Sunday, May 19, 2024

Cherry Pie Bars

 “The recipe makes a lovely, buttery pound cake intertwined with cherry pie filling.”


Makes one - 9 x 13 -inch pan (about 18 servings)

INGREDIENTS

2 sticks unsalted butter, softened
2 cups granulated sugar
4 large eggs
2 cups all-purpose flour
1 teaspoon baking powder
½ teaspoon fine sea salt
One 21-ounce can cherry pie filling
Confectioners’ sugar, for glazing (optional; see note)

DIRECTIONS

1. Preheat oven to 350°F. Line a 9-by-13-inch pan with parchment paper.

2. In the bowl of a stand mixer, cream the butter and sugar together until light and fluffy, about 5 minutes. Add the eggs one at a time, beating until just combined. Add the flour, baking powder, and salt, and mix to combine. Spread a little over half the cake batter into the pan. Evenly spread the cherries over top, then spoon the rest of the cake batter over the cherries. (It’s fine if the cherries show through.)

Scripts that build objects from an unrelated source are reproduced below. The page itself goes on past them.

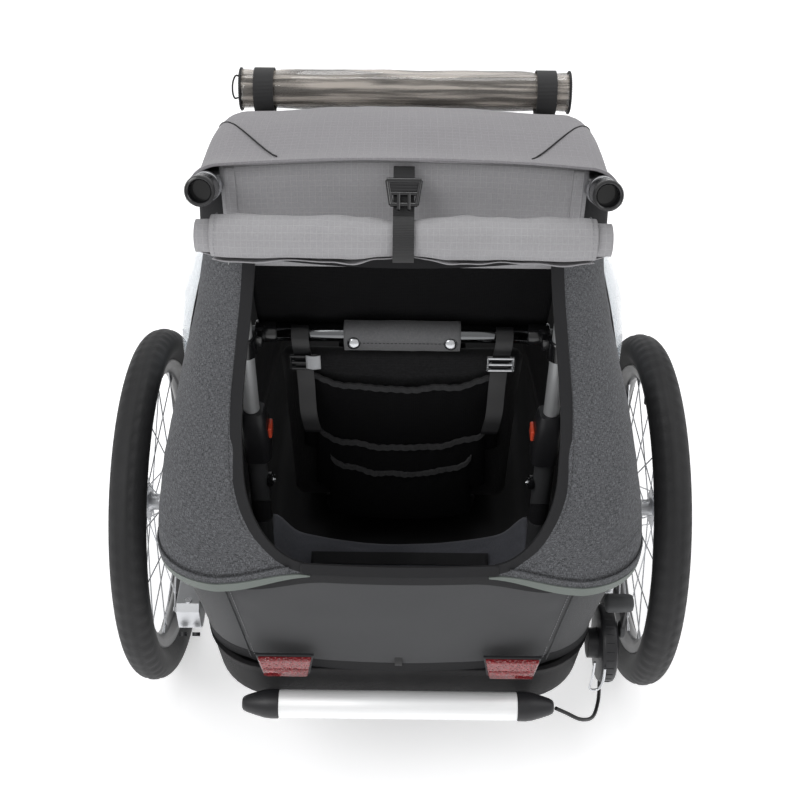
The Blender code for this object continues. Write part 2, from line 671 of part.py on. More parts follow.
def stroller_wheel():
    arm = prism("stroller_arm", [(0.46, 0.163), (0.46, TUB_Z - GAP), (0.632, TUB_Z - GAP), (0.690, 0.238),
                                 (0.765, 0.238), (0.765, 0.220), (0.700, 0.220), (0.642, 0.163)],
                "X", -0.014, 0.014, "alloy")
    head = turned("stroller_head", [(0, 0.019), (0.030, 0.019), (0.034, 0.014)], None,
                  (0, SWIVEL_Y, 0.2165), (0, 0, 1))
    join(arm, head)
    legs = [(-0.036, 0.088), (-0.036, 0.2155), (0.036, 0.2155), (0.036, 0.088),
            (0.027, 0.088), (0.027, 0.2055), (-0.027, 0.2055), (-0.027, 0.088)]
    fork = prism("stroller_fork", legs, "Y", CASTER_Y - 0.014, CASTER_Y + 0.014, "plastic")
    crown = prism("fork_crown", [(-0.020, CASTER_Y), (0.020, CASTER_Y), (0.016, SWIVEL_Y + 0.016),
                                 (-0.016, SWIVEL_Y + 0.016)], "Z", 0.2058, 0.2152, None)
    bolt = rod("fork_bolt", (-0.030, CASTER_Y, CASTER_R), (0.030, CASTER_Y, CASTER_R), 0.0045, None)
    join(fork, crown, bolt)
    profile = [(-0.0235, 0.0052), (-0.0235, 0.016), (-0.016, 0.020), (-0.012, 0.070), (-0.020, 0.078),
               (-0.021, 0.090), (-0.012, CASTER_R), (0.012, CASTER_R), (0.021, 0.090), (0.020, 0.078),
               (0.012, 0.070), (0.016, 0.020), (0.0235, 0.016), (0.0235, 0.0052)]
    wheel = turned("stroller_wheel", profile, "tyre", (0, CASTER_Y, CASTER_R), (1, 0, 0), 24, ring=True)
    return fork, wheel


def build():
    for old in list(bpy.data.objects):
        bpy.data.objects.remove(old)
    floor_frame()
    lower_back_panel()
    bumper()
    seat()
    for side, word in ((-1, "left"), (1, "right")):
        y, z = ARM_PIVOT
        arm_pieces, bush = suspension(side, word)
        arm_pivot = pivot("suspension_pivot_" + word, (side * 0.27, y, z), arm_pieces)
        pivot("axle_pivot_" + word, (side * WHEEL_X, 0, WHEEL_R), main_wheel(side, word), arm_pivot)
    nose = pivot("nose_pivot", (0, *NOSE_PIVOT), upper_frame() + roof() + side_covers())
    strut_pieces, buttons = rear_struts()
    top = pivot("strut_pivot", (0, STRUT_Y, 0.85), strut_pieces, nose)
    for side, word, button in zip((-1, 1), ("left", "right"), buttons):
        pivot("button_pivot_" + word, (side * 0.16, STRUT_Y, BUTTON_Z), [button], top)
    pivot("lever_pivot", (BRAKE_X, *LEVER_PIVOT), [parking_brake()])
    arm, coupler = tow_arm()
    tow = pivot("tow_pivot", (*TOW_PIVOT, TOW_Z), [arm])
    pivot("coupler_pivot", (COUPLER_X, TOW_PIVOT[1], TOW_Z), [coupler], tow)
    fork, wheel = stroller_wheel()
    swivel = pivot("swivel_pivot", (0, SWIVEL_Y, 0.21), [fork])
    pivot("caster_pivot", (0, CASTER_Y, CASTER_R), [wheel], swivel)


build()
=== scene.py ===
import math
import random

import bmesh
import bpy
from mathutils import Matrix, Vector, noise


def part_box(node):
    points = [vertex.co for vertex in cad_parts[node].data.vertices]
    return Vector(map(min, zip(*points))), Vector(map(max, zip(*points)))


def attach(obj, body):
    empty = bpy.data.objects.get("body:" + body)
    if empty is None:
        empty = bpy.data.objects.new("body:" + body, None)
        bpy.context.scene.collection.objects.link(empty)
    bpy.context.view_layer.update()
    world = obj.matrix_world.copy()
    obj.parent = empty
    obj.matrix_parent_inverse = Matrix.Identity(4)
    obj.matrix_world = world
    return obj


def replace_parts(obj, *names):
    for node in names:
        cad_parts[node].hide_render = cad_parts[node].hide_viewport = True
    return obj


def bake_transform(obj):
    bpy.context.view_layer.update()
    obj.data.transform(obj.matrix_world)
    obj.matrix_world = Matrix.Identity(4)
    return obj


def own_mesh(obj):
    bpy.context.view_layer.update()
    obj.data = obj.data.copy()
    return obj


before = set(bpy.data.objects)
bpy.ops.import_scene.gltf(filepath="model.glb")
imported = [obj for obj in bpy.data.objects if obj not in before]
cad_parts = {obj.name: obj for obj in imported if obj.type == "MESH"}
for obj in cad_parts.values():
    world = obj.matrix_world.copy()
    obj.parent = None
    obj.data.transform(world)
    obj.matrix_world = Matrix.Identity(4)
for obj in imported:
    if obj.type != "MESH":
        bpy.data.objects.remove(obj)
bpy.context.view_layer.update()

# Places measured from the frame. Heights are from the ground and y is from the wheel axle, forwards.
AXLE = sum(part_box("tyre_left"), Vector()) / 2
WHEEL_X = -AXLE.x
WHEEL_Z = AXLE.z
WHEEL_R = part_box("tyre_left")[1].z - AXLE.z

# The body's shape, as in the frame's covers, skirt and hoops
HOOP_X = 0.19
HOOP_R = 0.0125
HOOP_ROUTE = [
    (-0.195, 0.897), (-0.13, 0.869), (-0.04, 0.856), (0.03, 0.833), (0.10, 0.793),
    (0.20, 0.725), (0.33, 0.616), (0.45, 0.486), (0.56, 0.328), (0.60, 0.235),
]
SKIRT_TOP = 0.43
COVER_TOP = 0.820
CORNER_R = 0.085
SPLIT_Y = 0.03
HEM_Y = -0.172
ROOF_FRONT = 0.120
STRUT_X = 0.18
STRUT_Y = -0.12
CROSS = (-0.094, 0.6425)


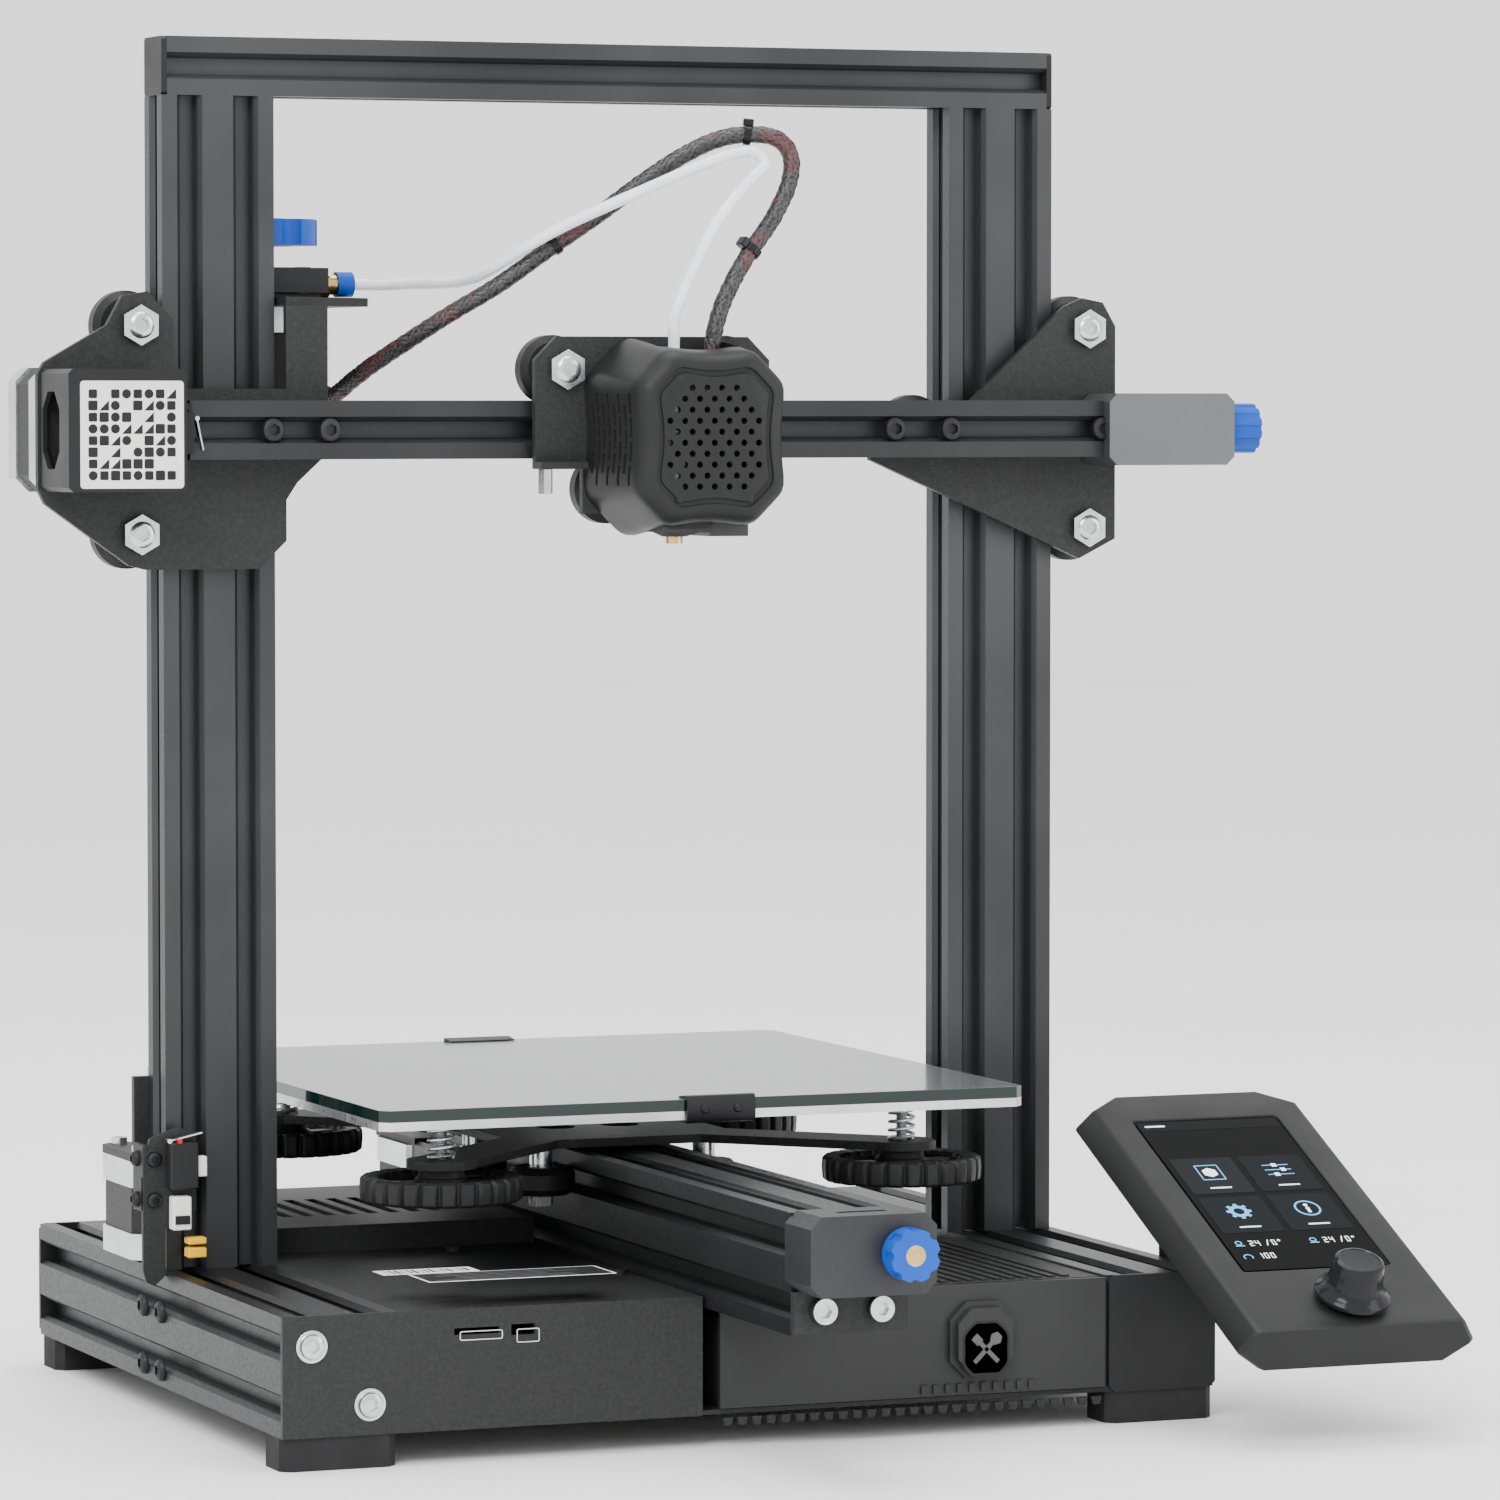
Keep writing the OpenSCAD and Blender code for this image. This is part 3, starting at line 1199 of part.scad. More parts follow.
module hotend() color(steel) in_row_frame() {
    fins = 7;
    fin_r = 9;
    neck_r = 5;
    hang = carriage_front - nozzle_y;
    translate([0, nozzle_y, nozzle_z]) {
        // Nozzle, heater block in its cover, throat and finned cooler
        rotate_extrude() polygon([[0, 0], [0.5, 0], [3, 2.6], [3, 5], [0, 5]]);
        translate([-8, -11, 4]) cube([18, 20, 11]);
        cylinder(r = 3, h = 60);
        for (i = [0:fins - 1]) translate([0, 0, 18 + i * 4]) cylinder(r = fin_r, h = 2);
        translate([0, 0, 18]) cylinder(r = neck_r, h = 42);
        translate([0, 0, 60]) cylinder(r = 4, h = hotend_h - 60);
        // Bar that hangs it on the carriage
        translate([-6, neck_r, 48]) cube([12, hang - neck_r, 10]);
        // Outlet of the part cooling blower and the blower beside the cooler
        translate([11, -6, 2.5]) difference() {
            cube([14, 18, 9]);
            translate([1.5, 1.5, -1]) cube([11, 10, 8]);
        }
        translate([14, -4, 11]) cube([10, 14, 4]);
        translate([13, -4, 14]) cube([15, 22, 37]);
        translate([16, 8, 20]) cube([8, hang - 8, 24]);
    }
    // Holder and pin of the fan
    box([-2, fan_back + 1, shroud_mid_z - 6], [shroud_x + 4, fan_back + 5, shroud_mid_z + 6]);
    rod_y(shroud_x, shroud_mid_z, fan_pin_r, fan_back - fan_hub_l + 1, fan_back + 1.5);
}

module fan_shroud() color(dark_metal) in_row_frame() {
    bevel = 6;
    pitch = 5;
    difference() {
        translate([shroud_x, 0, shroud_mid_z]) intersection() {
            wall_xz(shroud_front, shroud_back) cut_rect(shroud_w, shroud_h, shroud_chamfer);
            translate([0, 0, -shroud_h]) linear_extrude(2 * shroud_h) polygon([
                [-shroud_w / 2, shroud_back], [-shroud_w / 2, shroud_front + bevel],
                [-shroud_w / 2 + bevel, shroud_front],
                [shroud_w / 2 - bevel, shroud_front], [shroud_w / 2, shroud_front + bevel],
                [shroud_w / 2, shroud_back]
            ]);
        }
        translate([shroud_x, 0, shroud_mid_z]) intersection() {
            wall_xz(shroud_front + shroud_wall, shroud_back + 1)
                cut_rect(shroud_w - 2 * shroud_wall, shroud_h - 2 * shroud_wall, shroud_chamfer - 1);
            translate([0, 0, -shroud_h]) linear_extrude(2 * shroud_h) polygon([
                [-shroud_w / 2 + shroud_wall, shroud_back + 1],
                [-shroud_w / 2 + shroud_wall, shroud_front + bevel + 1],
                [-shroud_w / 2 + bevel + 1, shroud_front + shroud_wall],
                [shroud_w / 2 - bevel - 1, shroud_front + shroud_wall],
                [shroud_w / 2 - shroud_wall, shroud_front + bevel + 1],
                [shroud_w / 2 - shroud_wall, shroud_back + 1]
            ]);
        }
        // Open underneath for the nozzle and on top for the tube and the wires
        box([-9, shroud_front + 9, nozzle_z - 5], [26, shroud_back + 1, shroud_mid_z - shroud_h / 2 + 8]);
        box([-8, nozzle_y - 7, shroud_mid_z + shroud_h / 2 - 8],
            [22, shroud_back + 1, shroud_mid_z + shroud_h / 2 + 1]);
        // Air holes in the front, in staggered rows
        for (i = [-3:3]) for (j = [-4:4]) if (abs(i) + abs(j) < 7)
            rod_y(shroud_x + (i + (j % 2 == 0 ? 0 : 0.5)) * pitch, shroud_mid_z + j * pitch, 1,
                shroud_front - 1, shroud_front + shroud_wall + 1);
        // Slots in the left side
        for (i = [0:4]) box([shroud_x - shroud_w / 2 - 1, shroud_front + 12 + i * 5, shroud_mid_z - 14],
            [shroud_x - shroud_w / 2 + 5, shroud_front + 13.4 + i * 5, shroud_mid_z + 14]);
    }
}

module hotend_fan() color(black) in_row_frame() {
    blades = 7;
    hub_r = 7;
    pitch = 35;
    difference() {
        rod_y(shroud_x, shroud_mid_z, hub_r, fan_back - fan_hub_l, fan_back);
        rod_y(shroud_x, shroud_mid_z, fan_pin_r + run_gap, fan_back - fan_hub_l + 0.6, fan_back + 1);
    }
    for (i = [0:blades - 1])
        translate([shroud_x, fan_back - fan_hub_l / 2, shroud_mid_z]) rotate([0, 360 * i / blades, 0])
            rotate([pitch, 0, 0]) translate([hub_r - 1, -0.7, -2.4]) cube([fan_r - hub_r + 1, 1.4, 4.8]);
}

// ---------- cords ----------

// Places along each cord, in the working frame
bowden_route = [
    [clip_end_x, filament_y, filament_z], [-78, filament_y, filament_z], [-72, filament_y, filament_z],
    [-63, 167, 390], [-56, 155, 390], [-52, 142, 391], [-49, 130, 394], [-42, 121, 400],
    [-28, 113, 409], [-3, 104, 421], [20, 99, 431], [34, 96, 435], [39, 93, 431], [35, 91, 427],
    [26, 88, 419], [17, 85, 409], [9, 82, 396], [3, 80, 385], [0, 80, 377], [0, 80, 371],
    [0, nozzle_y, nozzle_z + hotend_h]
];
harness_route = [
    [-95, clamp_y0, 344], [-95, 190, 344], [-94, 182, 346], [-91, 169, 352], [-85, 156, 360],
    [-75, 144, 369], [-62, 134, 379], [-47, 126, 389], [-31, 121, 401], [-14, 117, 413], [0, 112, 424],
    [13, 108, 433], [25, 105, 439], [35, 102, 441], [45, 99, 440], [50, 97, 434], [49, 96, 424],
    [42, 95, 411], [33, 93, 400], [25, 91, 388], [20, 90, 377], [18, 90, 366], [18, 90, nozzle_z + 51]
];
tail_route = [
    [-95, clamp_y0 + clamp_t, 344], [-95, 209, 344], [-95, 214, 344], [-99, 220, 339], [-105, 222, 328],
    [-111, 221, 308], [-117, 218, 285], [-122, 214, 255], [-125, 212, 220], [-125, 212, 180],
    [-124, 212, 140], [-124, 212, 105], [-124, 212, 80], [-124, 212, base_z1 + raised_lid_h]
];
tube_r = 2;
harness_r = 3;

module bowden_tube() color("white") in_row_frame() swept_tube(smooth(bowden_route, 2), tube_r, 8);
module hotend_harness() color(black) in_row_frame() swept_tube(smooth(harness_route, 1), harness_r, 10);
module gantry_harness() color(black) in_row_frame() swept_tube(smooth(tail_route, 2), harness_r, 10);

base_rails();
cross_beam();
y_rail();
uprights();
top_beam();
end_caps();
rubber_feet();
electronics_case();
electronics_lid();
mainboard();
power_supply();
power_inlet();
power_switch();
drawer_housing();
drawer();
display_case();
display_screen();
encoder_shaft();
encoder_knob();
z_motor();
lead_screw();
z_endstop();
z_endstop_lever();
y_motor();
y_pulley();
y_belt();
y_tensioner();
y_tension_knob();
frame_screws();
bed_carriage();
bed_wheels();
heated_bed();
glass_plate();
bed_hardware();
bed_knob_front_left();
bed_knob_front_right();
bed_knob_rear_left();
bed_knob_rear_right();
x_beam();
gantry_plates();
gantry_wheels();
x_motor();
x_pulley();
x_motor_cover();
x_endstop_lever();
x_belt();
x_tensioner();
x_tension_knob();
extruder_motor();
extruder_body();
extruder_arm();
extruder_knob();
carriage_plate();
carriage_wheels();
hotend();
fan_shroud();
hotend_fan();
bowden_tube();
hotend_harness();
gantry_harness();
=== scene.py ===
import math
import random
import bmesh
import bpy
from mathutils import Matrix, Vector


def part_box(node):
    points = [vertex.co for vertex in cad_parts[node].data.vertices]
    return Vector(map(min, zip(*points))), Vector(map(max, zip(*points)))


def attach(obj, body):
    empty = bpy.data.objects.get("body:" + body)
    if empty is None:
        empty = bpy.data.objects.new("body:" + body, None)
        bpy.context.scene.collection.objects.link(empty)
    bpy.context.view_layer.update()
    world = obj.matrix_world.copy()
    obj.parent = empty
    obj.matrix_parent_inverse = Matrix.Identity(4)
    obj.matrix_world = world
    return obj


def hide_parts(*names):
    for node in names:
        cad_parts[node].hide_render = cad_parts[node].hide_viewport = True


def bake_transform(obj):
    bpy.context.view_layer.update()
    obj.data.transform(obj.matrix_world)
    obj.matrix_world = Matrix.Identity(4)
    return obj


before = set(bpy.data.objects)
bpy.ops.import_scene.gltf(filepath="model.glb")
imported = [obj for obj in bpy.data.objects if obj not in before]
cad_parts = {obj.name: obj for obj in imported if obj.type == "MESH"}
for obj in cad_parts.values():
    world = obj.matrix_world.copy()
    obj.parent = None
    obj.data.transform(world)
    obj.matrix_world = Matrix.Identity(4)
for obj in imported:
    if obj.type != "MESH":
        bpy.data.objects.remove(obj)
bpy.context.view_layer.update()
scene = bpy.context.scene

# The machine's own axes: X = 0 in the middle of the base, Y = 0 at its front plate, Z = 0 on the table, in mm.
rail_lo, rail_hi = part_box("y_rail")
OX = (rail_lo[0] + rail_hi[0]) / 2
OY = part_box("base_rails")[0][1] - 0.002


def M(x, y, z):
    return Vector((OX + x / 1000, OY + y / 1000, z / 1000))


def R(x, y, z):
    v = M(x, y, z)
    return (v.x, v.y, v.z)


# ---------------------------------------------------------------- camera
AZIMUTH, PITCH = math.radians(21.87), math.radians(2.86)
camera = bpy.data.objects.new("camera", bpy.data.cameras.new("camera"))
scene.collection.objects.link(camera)
camera.location = M(-875.7, -2171.6, 349.8)
camera.rotation_euler = (math.pi / 2 - PITCH, 0, -AZIMUTH)
camera.data.sensor_width = 36
camera.data.lens = 169.04
camera.data.clip_end = 30
scene.camera = camera


# ---------------------------------------------------------------- mesh building
class Build:
    """Collects points and faces, each face with a material number."""

    def __init__(self):
        self.v, self.f, self.m = [], [], []

    def add(self, verts, faces, m=0, at=None):
        n = len(self.v)
        self.v += [tuple(at @ Vector(p)) if at else tuple(p) for p in verts]
        self.f += [tuple(i + n for i in f) for f in faces]
        self.m += [m] * len(faces)
        return self

    def loft(self, rings, m=0, cap=True, at=None, closed=False):
        k = len(rings[0])
        verts = [p for ring in rings for p in ring]
        n = len(rings)
        faces = []
        for i in range(n if closed else n - 1):
            a, b = i * k, ((i + 1) % n) * k
            faces += [(a + j, a + (j + 1) % k, b + (j + 1) % k, b + j) for j in range(k)]
        if cap and not closed:
            faces.append(tuple(reversed(range(k))))
            faces.append(tuple(range((n - 1) * k, n * k)))
        return self.add(verts, faces, m, at)

    def box(self, lo, hi, m=0, at=None, c=0.0):
        """Box with its edges cut by c."""
        x0, y0, z0 = lo
        x1, y1, z1 = hi

        def ring(z, i):
            return [(x0 + i + c, y0 + i, z), (x1 - i - c, y0 + i, z), (x1 - i, y0 + i + c, z), (x1 - i, y1 - i - c, z),
                    (x1 - i - c, y1 - i, z), (x0 + i + c, y1 - i, z), (x0 + i, y1 - i - c, z), (x0 + i, y0 + i + c, z)]
        if c <= 0:
            return self.add([(x, y, z) for z in (z0, z1) for x, y in ((x0, y0), (x1, y0), (x1, y1), (x0, y1))],
                            [(3, 2, 1, 0), (4, 5, 6, 7), (0, 1, 5, 4), (1, 2, 6, 5), (2, 3, 7, 6), (3, 0, 4, 7)], m, at)
        return self.loft([ring(z0, c), ring(z0 + c, 0), ring(z1 - c, 0), ring(z1, c)], m, True, at)

    def lathe(self, profile, m=0, at=None, n=32, cap=True, shape=None):
        """Turns (radius, height) pairs about the local Z axis; shape(i, angle) scales ring i."""
        rings = []
        for i, (r, h) in enumerate(profile):
            rings.append([((r * (shape(i, 2 * math.pi * j / n) if shape else 1)) * math.cos(2 * math.pi * j / n),
                           (r * (shape(i, 2 * math.pi * j / n) if shape else 1)) * math.sin(2 * math.pi * j / n), h)
                          for j in range(n)])
        return self.loft(rings, m, cap, at)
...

3. Bake until the top has turned slightly golden, 30 to 35 minutes. (Do not over-bake.) Cool before slicing into squares.

Note: Optionally, you can finish the cherry pie bars with a glaze made from confectioners’ sugar. Combine about ¼ cup confectioners’ sugar with enough water to make a drizzly consistency, then drizzle over the bars before cutting and serving.